Swan, who spent six years as Federal Treasurer during the Rudd and Gillard governments, is widely credited with saving Australia from the devastation of the global financial crisis (GFC) and lists this as his greatest achievement in politics.

Indeed, he is also internationally lauded and was even awarded the title of "world's best treasurer”. But did Labor, as some have suggested, lose to the Coalition in 2013 because the Australian public didn’t share the international view of its economic policies?

Swan is having none of it:

Australia avoided the skill destruction and capital destruction that devasted the rest of the world; we protected jobs and protected investment — there’s no question that it was [our policies] ... that saved Australia suffering the recession that crippled most Western economies.

Polling shows Australians overwhelmingly supported our policies during the GFC … and we were re-elected in 2010.

"Malcolm was never a small "l" Liberal ... he is a 'plutocratof the ilk of the Republican right in the U.S."

Wayne Swan pulls no punches. Indeed, there is little about him that indicates any confected restraint. Perhaps this is why he retained his seat in the 2013 election that devastated his party.

On the subject of his political opponents, Swan is scathing:

[Former PM] Tony Abbott and a group of extreme right-wing thugs conducted one of the most vicious and destructive scare campaigns in modern history on deficit and debt — which has since doubled and even tripled, in some years ... And they have been aided by the Murdoch press, which has acted as a cheer squad and echo chamber.

Swan also attributes the collapse of the carbon price to Abbott's relentless scare campaign and says this has led to the current situation, where:

... the exorbitant power bills we are seeing today are a direct consequence of the carbon price being removed. 

There is no environmental framework whatsoever. When [Labor] brought in the carbon price ... the Liberal Party labelled it a carbon tax and the Greens voted it down — it's a tragedy that it has been destroyed.

Losing that debate in Parliament is one of my most profound regrets.

And what of Prime Minister Turnbull?

"Malcolm was never a small "l" Liberal. He wasn’t a progressive when he led the Opposition the first time [in 2008— he is a "plutocrat" of the ilk of the Republican right in the U.S."
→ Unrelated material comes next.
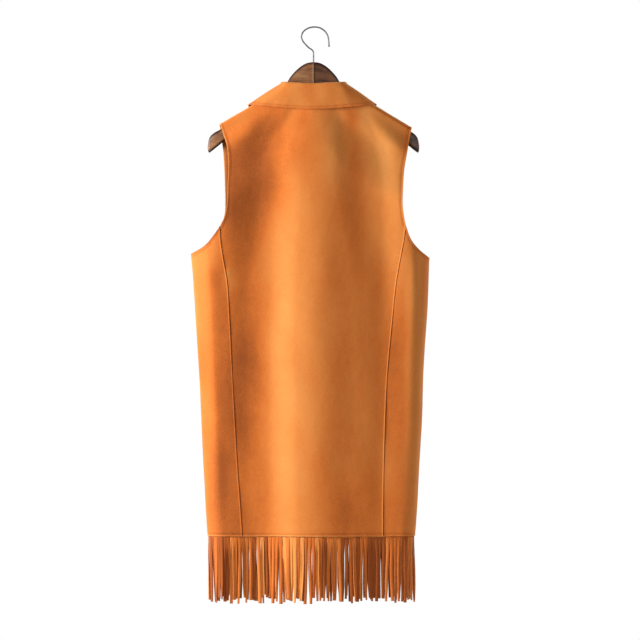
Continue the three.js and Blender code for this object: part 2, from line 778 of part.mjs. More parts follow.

Recently described as the 'the Bernie Sanders of Australian politics', in the past, Swan has also variously been referred to as “moderate” and leaning towards the Labor right. 

Swan scoffs at these attempts to categorise his political leanings:

"I'm a Labourist. My philosophy and values are exactly the same as when I was first elected and gave my maiden speech in 1993. They haven't changed."

Swan agrees that there is a growing global shift to the right, however, which he describes as a "disturbing radicalisation of the right-wing conservative forces", and which has led to the election of Donald Trump.

According to Swan, in Australia, vested interests and the influence of right-wing organisations, such as the Institute of Public Affairs (IPA), have a tighter hold than ever before, as they are sanctioned by the Turnbull Government.

He says deregulatory trickle-down economics doesn't work, but "the Right has more resources."

Swan is confident of a Shorten-Labor win at the next election — and of his place as a driving force behind his beloved Labor Party.